Histriomastix presents quite a challenge to the editor, not least because it has never been given the benefit of modern textual scholarship, and indeed has not appeared in print since 1939, when it was included in H. Harvey Wood’s old-spelling edition. Wood made a few minor emendations but otherwise provided what was essentially a diplomatic transcript of the original, without commentary or textual introduction.  When it comes to establishing a reliable (and readable) modern text and explicating the play’s wealth of contemporary reference, Histriomastix is virgin territory.  It is also unusually challenging because of uncertainties about its authorship and date of composition; about its alleged origins in amateur legal circles and its later role in the so-called War of the Theatres; and about how it came to be printed in 1610, and what relationship that text (the only one to have survived) has to the play that was performed in the 1590s.
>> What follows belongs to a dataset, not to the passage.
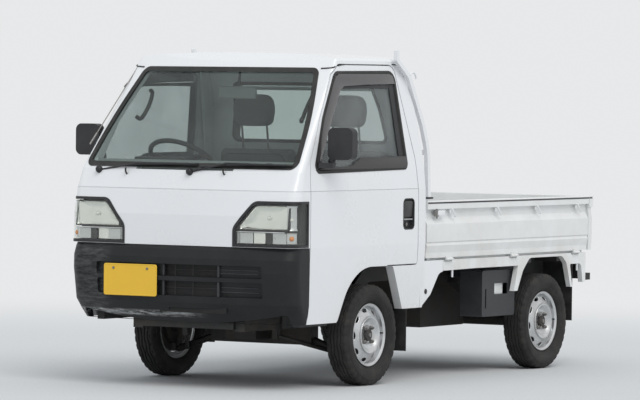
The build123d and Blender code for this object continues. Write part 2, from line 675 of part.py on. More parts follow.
# Chassis: two stepped rails, cross members, cab mounts and bumper brackets
rail_end = BED_REAR - SILL_DEEP
rail_side = [
    (-1500, 300, 0), (-1500, floor_under, 0), (-560, floor_under, 60), (-300, CROSS_LOW, 60),
    (rail_end, CROSS_LOW, 0), (rail_end, RAIL_LOW, 0), (-260, RAIL_LOW, 60), (-520, 300, 60),
]
rail = along_x(outline(rail_side), RAIL_X - RAIL_WIDE / 2, RAIL_X + RAIL_WIDE / 2)
rail = rail + block(RAIL_X - 30, RAIL_X + 30, -420, -360, 560, seat_under)
rail = rail + (block(RAIL_X - 25, RAIL_X + 25, -1640, -1500, 352, floor_under) & bumper_core)
rail_gap = RAIL_X - RAIL_WIDE / 2
cross_members = [block(-RAIL_X, RAIL_X, FRONT_AXLE_Y - 35, FRONT_AXLE_Y + 35, 200, 300)]
for y, low, high in (
    (-1480, 310, 375), (-300, 530, 590), (250, 530, 590), (640, RAIL_LOW, 590), (rail_end - 36, 530, 590),
):
    cross_members.append(block(-rail_gap, rail_gap, y - 35, y + 35, low, high))
spring_front = REAR_AXLE_Y - 441
spring_rear = REAR_AXLE_Y + 419
for y in (spring_front, spring_rear):
    rail = rail + block(RAIL_X - 20, RAIL_X + 20, y - 16, y + 16, RAIL_LOW - 20, RAIL_LOW + 10)

# Front suspension and knuckles about the leaning kingpin
pin_foot = Vector(PIN_FOOT[0], FRONT_AXLE_Y, PIN_FOOT[1])
pin_top = Vector(PIN_TOP[0], FRONT_AXLE_Y, PIN_TOP[1])
pin = (pin_top - pin_foot).normalized()


def pin_rod(start, end, radius):
    """Round bar on the kingpin between two distances from its foot."""
    return rod(tuple(pin_foot + pin * start), tuple(pin_foot + pin * end), radius)


ball = pin_foot + pin * -14
arm_low = rod((RAIL_X, FRONT_AXLE_Y, 225), tuple(ball), ARM_R)
arm_low = arm_low + rod((RAIL_X - 35, FRONT_AXLE_Y - 330, 262), tuple(ball + Vector(-60, 0, 12)), 12)
arm_low = arm_low + block(RAIL_X - 50, RAIL_X - 20, FRONT_AXLE_Y - 346, FRONT_AXLE_Y - 314, 244, 300)
arm_low = arm_low - block(0, RAIL_X, FRONT_AXLE_Y - 35, FRONT_AXLE_Y + 35, 200, 300)
arm_low = arm_low + pin_rod(-18, KNUCKLE_FOOT - FACE_GAP, BALL_R)
strut = pin_rod(370, 488, PIN_R)
strut = strut + Pos(PIN_TOP[0], FRONT_AXLE_Y, seat_under - 10) * Cylinder(45, 20)
suspension = Compound(children=[*arm_low.solids(), *strut.solids()])
hub_face = TRACK_HALF + DISC_BACK
hub_nose_r = HUB_BORE_R - BORE_GAP


def hub_at(side, y):
    """Brake drum, flange and nose that the wheel seats on; side is 1 on the vehicle's left."""
    drum = rod((side * (TRACK_HALF - 38), y, AXLE_Z), (side * (TRACK_HALF - 6), y, AXLE_Z), DRUM_R)
    flange = rod((side * (TRACK_HALF - 10), y, AXLE_Z), (side * (hub_face - FACE_GAP), y, AXLE_Z), 62)
    nose = rod((side * (TRACK_HALF - 10), y, AXLE_Z), (side * (hub_face + 16), y, AXLE_Z), hub_nose_r)
    return drum + flange + nose


knuckle = pin_rod(KNUCKLE_FOOT, 190, KNUCKLE_R) + pin_rod(180, 370 - FACE_GAP, STRUT_R)
knuckle = knuckle + rod((TRACK_HALF - 74.5, FRONT_AXLE_Y, AXLE_Z), (TRACK_HALF, FRONT_AXLE_Y, AXLE_Z), 24)
knuckle = knuckle + hub_at(1, FRONT_AXLE_Y)

# Rear axle beam on leaf springs under the rails
beam_end = TRACK_HALF - 30
rear_axle = rod((-beam_end, REAR_AXLE_Y, AXLE_Z), (beam_end, REAR_AXLE_Y, AXLE_Z), BEAM_R)
leaf_low = AXLE_Z + BEAM_R - 4
leaf_face = outline([
    (spring_front - 16, RAIL_LOW - 20, 0), (REAR_AXLE_Y, leaf_low + SPRING_THICK, 900),
    (spring_rear + 16, RAIL_LOW - 20, 0), (spring_rear + 16, RAIL_LOW - 20 - SPRING_THICK, 0),
    (REAR_AXLE_Y, leaf_low, 900), (spring_front - 16, RAIL_LOW - 20 - SPRING_THICK, 0),
])
for side in (-1, 1):
    leaf = along_x(leaf_face, side * RAIL_X - SPRING_WIDE / 2, side * RAIL_X + SPRING_WIDE / 2)
    seat = block(
        side * RAIL_X - 30, side * RAIL_X + 30, REAR_AXLE_Y - 40, REAR_AXLE_Y + 40, AXLE_Z + 10, leaf_low + 34,
    )
    rear_axle = rear_axle + hub_at(side, REAR_AXLE_Y) + leaf + seat

# Mid-mounted engine, propeller shaft and front differential
engine_rear = REAR_AXLE_Y - 181
engine_front = REAR_AXLE_Y - 661
engine = block(-260, 240, engine_front, engine_rear, 240, RAIL_LOW)
nose_gear = block(-130, 60, FRONT_AXLE_Y - 181, FRONT_AXLE_Y - 35, 225, 375)
shaft = rod((-60, FRONT_AXLE_Y - 35, 340), (-60, engine_front, 350), 28)
drivetrain = engine + nose_gear + shaft

# Side box with open slots, fuel tank, muffler
box_y = REAR_AXLE_Y - 493.5
box_out = BODY_HALF - 52
box_in = box_out - 140
side_box = along_x(Pos(box_y, 440) * RectangleRounded(367, 254, 16), box_in, box_out)
side_box = side_box - along_x(Pos(box_y, 440) * RectangleRounded(355, 242, 10), box_in + 6, box_out - 6)
side_box = side_box - along_x(Pos(box_y + 29, 464) * RectangleRounded(149, 60, 4), box_out - 20, box_out + 20)
side_slot = along_x(Pos(box_y - 142, 412) * RectangleRounded(14, 110, 6), box_out - 20, box_out + 20)
side_box = side_box - side_slot
side_box = side_box + block(RAIL_X + RAIL_WIDE / 2, box_in, box_y - 25, box_y + 25, 525, 555)
tank_end = spring_front - 30
fuel_tank = along_x(Pos(tank_end - 215, 420) * RectangleRounded(430, 230, 60), -620, -RAIL_X - RAIL_WIDE / 2)
muffler_y = REAR_AXLE_Y + 279
strap_x = rail_gap - 8
exhaust = rod((-strap_x - 6, muffler_y, 340), (strap_x + 6, muffler_y, 340), 75)
for x in (-strap_x, strap_x):
    exhaust = exhaust + block(x - 8, x + 8, muffler_y - 15, muffler_y + 15, 380, RAIL_LOW + 30)

# Mudflaps: hung from the panel behind the front arch and from the skirt behind the rear one
flap_y = FRONT_AXLE_Y + 323
flap_front = block(BODY_HALF - 167, BODY_HALF - 8, flap_y, flap_y + 5, 168, PANEL_FOOT_Z)
flap_rear = block(BODY_HALF - 167, SKIRT_X - 4, arch_rear + 127, arch_rear + 132, 258, 580)

# Rim section: out from the wheel's middle, radius. Barrel with its drop centre, then the disc
RIM_FACE = [
    (RIM_HALF, RIM_LIP_R), (RIM_HALF - 4, RIM_LIP_R), (RIM_HALF - 7, RIM_SEAT_R), (24, RIM_SEAT_R), (17, 142),
    (-24, 142), (-31, RIM_SEAT_R), (7 - RIM_HALF, RIM_SEAT_R), (4 - RIM_HALF, RIM_LIP_R), (-RIM_HALF, RIM_LIP_R),
    (-RIM_HALF, 153), (-35, 153), (-28, 138), (10, 138), (10, 108), (30, 100), (30, 84), (DISC_BACK, 70),
    (DISC_BACK, HUB_BORE_R), (DISC_BACK + DISC_THICK, HUB_BORE_R), (DISC_BACK + DISC_THICK, 66), (36, 80),
    (36, 104), (16, 112), (16, 138), (20, 138), (28, 153), (RIM_HALF, 153),
]
# Tyre section: out from the wheel's middle, radius. Bead, sidewall and tread, hollow inside
TYRE_FACE = [
    (7 - RIM_HALF, RIM_SEAT_R), (4.5 - RIM_HALF, RIM_LIP_R + 1), (-TYRE_HALF, 205), (-TYRE_HALF, 226),
    (-62, TYRE_R - 14), (-50, TYRE_R), (50, TYRE_R), (62, TYRE_R - 14), (TYRE_HALF, 226), (TYRE_HALF, 205),
    (RIM_HALF - 4.5, RIM_LIP_R + 1), (RIM_HALF - 7, RIM_SEAT_R), (30, RIM_SEAT_R), (52, TYRE_R - 16),
    (-52, TYRE_R - 16), (-30, RIM_SEAT_R),
]


def wheel_and_tyre(x, y, turn):
    """Rim and tyre about the axle at (x, y); turn is 1 where the dish looks to +X."""
    rim = revolve(Plane.XY * outline([(out, radius, 0) for out, radius in RIM_FACE]), Axis.X)
    vent = Plane.YZ * (Rot(0, 0, 90) * SlotOverall(VENT_LONG, VENT_WIDE))
    for i in range(VENTS):
        rim = rim - Rot(i * 360 / VENTS, 0, 0) * (Pos(0, 0, VENT_R) * extrude(Rot(90, 0, 0) * vent, 60))
    for i in range(NUTS):
        hole = Pos(5, 0, NUT_CIRCLE_R) * (Rot(0, 90, 0) * Cylinder(6, 30))
        rim = rim - Rot((i + 0.5) * 360 / NUTS, 0, 0) * hole
    tyre = revolve(Plane.XY * outline([(out, radius, 0) for out, radius in TYRE_FACE]), Axis.X)
    if turn < 0:
        rim = mirrored(rim)
        tyre = mirrored(tyre)
    place = Location((x, y, AXLE_Z))
    return rim.moved(place), tyre.moved(place)


nodes = {
    "roof": roof,
    "rear_wall": rear_wall,
    "side_frames": both(side_half),
    "front_panel": front_panel,
    "lamp_cases": both(lamp_case),
    "headlamps": both(lamp_lens),
    "window_seals": Compound(children=[*screen_seal.solids(), *rear_seal.solids()]),
    "cab_glass": Compound(children=[*windscreen.solids(), *rear_glass.solids()]),
    "cab_floor": cab_floor,
    "door_left": door,
    "door_right": mirrored(door),
    "door_glass_left": door_glass,
    "door_glass_right": mirrored(door_glass),
    "mirror_left": door_mirror,
    "mirror_right": mirrored(door_mirror),
    "front_bumper": bumper,
    "number_plate": plate,
    "wipers": Compound(children=[s for w in wiper_set for s in w.solids()]),
    "dashboard": dash,
    "steering_wheel": hand_wheel,
    "seats": Compound(children=[*both(cushion).solids(), *both(back_rest).solids()]),
    "bed_deck": deck,
    "guard_frame": guard,
    "bed_skirts": both(skirt),
    "side_gate_left": side_gate,
    "side_gate_right": mirrored(side_gate),
    "tailgate": tailgate,
    "tail_lamps": both(tail_lamp),
    "chassis_frame": both(rail),
    "cross_members": Compound(children=[s for member in cross_members for s in member.solids()]),
    "front_suspension": both(suspension),
    "knuckle_left": knuckle,
    "knuckle_right": mirrored(knuckle),
    "rear_axle": rear_axle,
    "drivetrain": drivetrain,
    "side_box": side_box,
    "fuel_tank": fuel_tank,
    "exhaust": exhaust,
    "flaps_and_buffers": Compound(children=[
        s for piece in (flap_front, flap_rear, buffer) for s in both(piece).solids()
    ]),
}
for name, x, y in (
    ("front_left", TRACK_HALF, FRONT_AXLE_Y),
    ("front_right", -TRACK_HALF, FRONT_AXLE_Y),
    ("rear_left", TRACK_HALF, REAR_AXLE_Y),
    ("rear_right", -TRACK_HALF, REAR_AXLE_Y),
):
    rim, tyre = wheel_and_tyre(x, y, 1 if x > 0 else -1)
    nodes["rim_" + name] = rim
    nodes["tyre_" + name] = tyre

for name, shape in nodes.items():
    export_step(shape, "parts/" + name + ".step")
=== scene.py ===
import json
import math
import random

import bmesh
import bpy
from mathutils import Matrix, Vector
from mathutils.bvhtree import BVHTree


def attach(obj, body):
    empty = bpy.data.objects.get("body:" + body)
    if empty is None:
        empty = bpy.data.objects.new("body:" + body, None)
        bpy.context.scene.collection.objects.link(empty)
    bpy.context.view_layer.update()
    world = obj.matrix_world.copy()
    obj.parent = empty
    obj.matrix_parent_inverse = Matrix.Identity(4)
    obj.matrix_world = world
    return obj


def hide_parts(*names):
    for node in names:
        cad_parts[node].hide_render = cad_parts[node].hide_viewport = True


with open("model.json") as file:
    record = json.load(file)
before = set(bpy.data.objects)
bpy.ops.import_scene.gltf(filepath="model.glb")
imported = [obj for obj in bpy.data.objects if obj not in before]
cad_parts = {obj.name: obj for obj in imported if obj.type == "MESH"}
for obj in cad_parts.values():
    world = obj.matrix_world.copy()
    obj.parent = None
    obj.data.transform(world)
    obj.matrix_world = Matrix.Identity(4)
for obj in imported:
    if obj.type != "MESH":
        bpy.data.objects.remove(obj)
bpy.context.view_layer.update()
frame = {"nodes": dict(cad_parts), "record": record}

random.seed(7)
NODES = frame["nodes"]


# Materials


def tree_tools(tree):
    """Empties a node tree and returns its tools: add a node, link two, maths, and a change of range."""
    tree.nodes.clear()

    def add(kind, **values):
        """A node; p_ marks a property, and an underscore in a socket's name stands for a space."""
        node = tree.nodes.new(kind)
        for key, value in values.items():
            if key.startswith("p_"):
                setattr(node, key[2:], value)
            else:
                node.inputs[key.replace("_", " ")].default_value = value
        return node

    def link(a, out, b, into):
        tree.links.new(a.outputs[out], b.inputs[into])

    def calc(operation, *terms, **values):
        """Maths on numbers and (node, output) pairs; the result is such a pair."""
        node = add("ShaderNodeMath", p_operation=operation, **values)
        for i, term in enumerate(terms):
            if isinstance(term, tuple):
                link(*term, node, i)
            else:
                node.inputs[i].default_value = term
        return node, "Value"

    def stretch(source, **values):
        """The value of a (node, output) pair, moved from one range to another."""
        node = add("ShaderNodeMapRange", **values)
        link(*source, node, "Value")
        return node, "Result"

    return add, link, calc, stretch


def node_tree(name):
    """A new material, and its empty tree's tools."""
    material = bpy.data.materials.new(name)
    material.use_nodes = True
    return (material, *tree_tools(material.node_tree))


def noise(add, link, place, **values):
    """Noise through space."""
    node = add("ShaderNodeTexNoise", **values)
    link(place, "Position", node, "Vector")
    return node


def axes(add, link, place):
    """The X, Y and Z of a place."""
    node = add("ShaderNodeSeparateXYZ")
    link(place, "Position", node, "Vector")
    return node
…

Histriomastix employs a morality play framework extending (unusually) over six acts, and dramatises a cyclical view of history in which a commonwealth passes through periods dominated by Peace, Plenty, Pride, Envy, War, and Poverty, each stage generated by the one preceding, until Peace is finally restored. As a stay against this inexorable process, one of the leading characters affirms the central importance of law and beyond that, the importance of the liberal arts and their practitioners to the well-being of the commonwealth. The latter is emphatically not well served by the subplot featuring a group of working men who form themselves into a company of actors and are invited to play before an audience of aristocrats, with disastrous results. The play’s title, roughly translated in the subtitle, ‘The Player Whipped’, sums up the fate of the would-be actors, whose lively scenes form a diverting counterpoint to the formal allegory of the main action.
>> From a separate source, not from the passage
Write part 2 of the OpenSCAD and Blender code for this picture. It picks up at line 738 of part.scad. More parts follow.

No author is credited on the title page of the 1610 edition; Marston is generally regarded as responsible for at least part of the play, though the circumstances of his participation, and the extent of it, have been hotly disputed in recent decades. Claims that Marston revised an old play from the 1580s for the Inns of Court jostle with the theory that he truncated his own original drama for performance by one of the boys’ companies at the turn of the seventeenth century. At present, very little can be said with certainty about how this play came into being or its role in the theatrical culture of late Elizabethan and Jacobean London, and it will be one of the tasks of this edition to test the hypotheses that have developed around the play in the light of a full annotation of its textual material and a more detailed appraisal of its theatrical nature and contexts.